The analysis suggests both that surplus profits for all firms have grown over time and that there is an ongoing process of bipolarization, with a growing gap between a few high-performing firms and a growing number of low-performing firms.

Fig6-2

That conclusion is confirmed by their analysis of market concentration, which is presented in Figure 6.2 in terms of the market capitalization of the top 100 nonfinancial firms between 1995 and 2015. The red line shows the actual share of the top 100 firms relative to their hypothetical equal share, assuming that total market capitalization was distributed equally over all firms. The blue line shows the observed share of the top 100 firms relative to the observed share of the bottom 2,000 firms in the sample.

Both measures indicate that the market power of the top companies increased substantially over the 1995-2015 period. For example, the combined share of market capitalization of the top 100 firms was 23 times higher than the share these firms would have held had market capitalization been distributed equally across all firms. By 2015, this gap had increased nearly fourfold, to 84 times. This overall upward surge in concentration, measured by market capitalization since 1995, experienced brief interruptions in 2002−03 after the bursting of the dotcom bubble, and in 2009−2010 in the aftermath of the global financial crisis, and it stabilized at high levels thereafter.****

So, what is causing this growth in market concentration? One reason is because of the nature of the underlying technologies, which involve costs of production that do not rise proportionally to the quantities produced.
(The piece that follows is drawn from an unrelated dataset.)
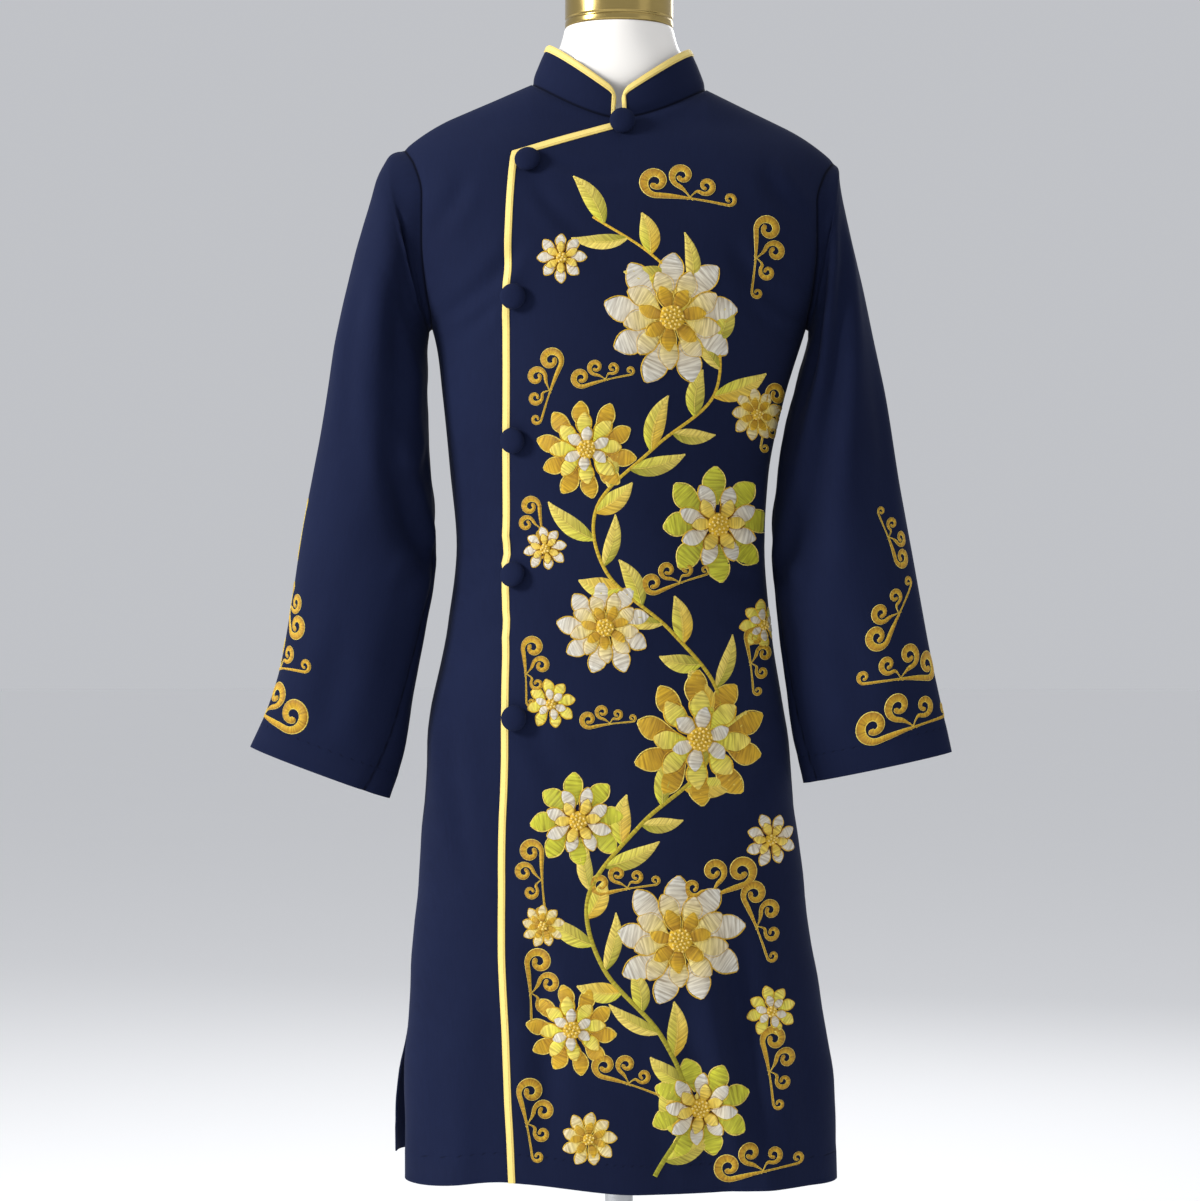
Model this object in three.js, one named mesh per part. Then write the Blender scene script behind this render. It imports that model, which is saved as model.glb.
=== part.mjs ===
// A knee-length side-fastened tunic of the ao dai family, filled out on a limbless dress form.
// Millimetres, +Z up, the floor at z = 0. The wearer faces -Y, so the wearer's right arm is at -X.
// The cloth is a set of thin walls: each panel is a grid of points on one garment surface, given
// by horizontal rings, a shoulder line and soft folds, and each sleeve is a tube through sections.
import * as THREE from "three";

// Cloth, seams and trim.
const CLOTH = 1.6;
const SEAM_GAP = 0.5;
const LAP_LIFT = 2.6;
const TRIM_WIDTH = 7;
const TRIM_THICKNESS = 1.2;
const TRIM_GAP = 0.5;
const COLLAR_TRIM_GAP = 0.9;

// Key heights and widths of the garment.
const HEM_Z = 386;
const BACK_HEM_Z = 402;
const SLIT_TOP_Z = 870;
const ARMPIT_Z = 1230;
const NECK_SIDE_X = 87;
const NECK_SIDE_Z = 1472;
const FRONT_NECK_Z = 1433;
const BACK_NECK_Z = 1476;
const SHOULDER_X = 215;
const SHOULDER_SLOPE = 0.4545;
const SHOULDER_DROOP = 0.004;
const DROOP_FROM_X = 165;
const SHOULDER_TILT = 0.03;
const NECK_FRONT_DEPTH = 62;
const NECK_BACK_DEPTH = 61;
const RIDGE_DEPTH = 80;
const ROUNDNESS = 2.2;

// Closure: the left front laps over the right one as far as this line.
const CORNER = { x: -109, z: 1397 };
const CORNER_CUT = 3;
const LAP_WIDTH = 40;
const CLOSURE_LINE = [
  { z: 386, x: -108 },
  { z: 480, x: -112 },
  { z: 660, x: -118 },
  { z: 850, x: -114 },
  { z: 1230, x: -113 },
  { z: 1397, x: -109 },
];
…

Instead, after initial high sunk costs (e.g., in the form of expenditures on research and development), the variable costs of producing additional units of output are negligible.***** And then, of course, growing firms can use intellectual property rights and lobbying powers to protect themselves against actual or potential competitors.

Fig6-5

Giant firms can also use their super-profits to merge with and to acquire other firms, a process that has accelerated because—as both a consequence and cause—of the weakening of antitrust legislation and enforcement.

What we’re seeing, then, is a “vicious cycle of underregulation and regulatory capture, on the one hand, and further rampant growth of corporate market power on the other.”

The models of mainstream economics turn out to be a shield, hiding and protecting this strengthening of corporate rule.

What the rest of us, including the folks at UNCTAD, have been witnessing in the real world is the emergence and consolidation of global rentier capitalism.

 

*There’s another reason why the long run is so important for neoclassical economists. All incomes are presumed to be returns to “factors of production” (e.g., land, labor, and capital), equal to their “marginal products.” But short-run super-profits are a theoretical embarrassment. They represent a return not to any factor of production but to something else: serendipity or Fortuna. Oops! That’s another reason it’s important, within a neoclassical world, for short-run super-profits to be competed away in the long run—to eliminate the existence of returns to the decidedly non-productive factor of luck.

**UNCTAD defines surplus profits as the difference between the estimate of total typical profits and the total of actually observed profits of all firms in the sample in that year. Thus, they end up with a lower estimate of surplus or super-profits than if they’d used a strictly neoclassical definition, which would compare actual profits to a zero-rent (or long-run equilibrium) benchmark.

***The authors note that

these results need to be interpreted with caution. More important than the absolute size of surplus profits for firms in the database in any given sub-period, is their increase over time, in particular the surplus profits of the top 100 firms.

****The authors of the study focus particular attention on the so-called high-tech sector, in which they show “a growing predominance of ‘winner takes most’ superstar firms.”

*****Thus, as Piero Sraffa argued long ago, the standard neoclassical model of perfect competition, with U-shaped marginal and average cost curves (i.e., “diminishing returns”), is called into question by increasing returns, with declining marginal and average cost curves.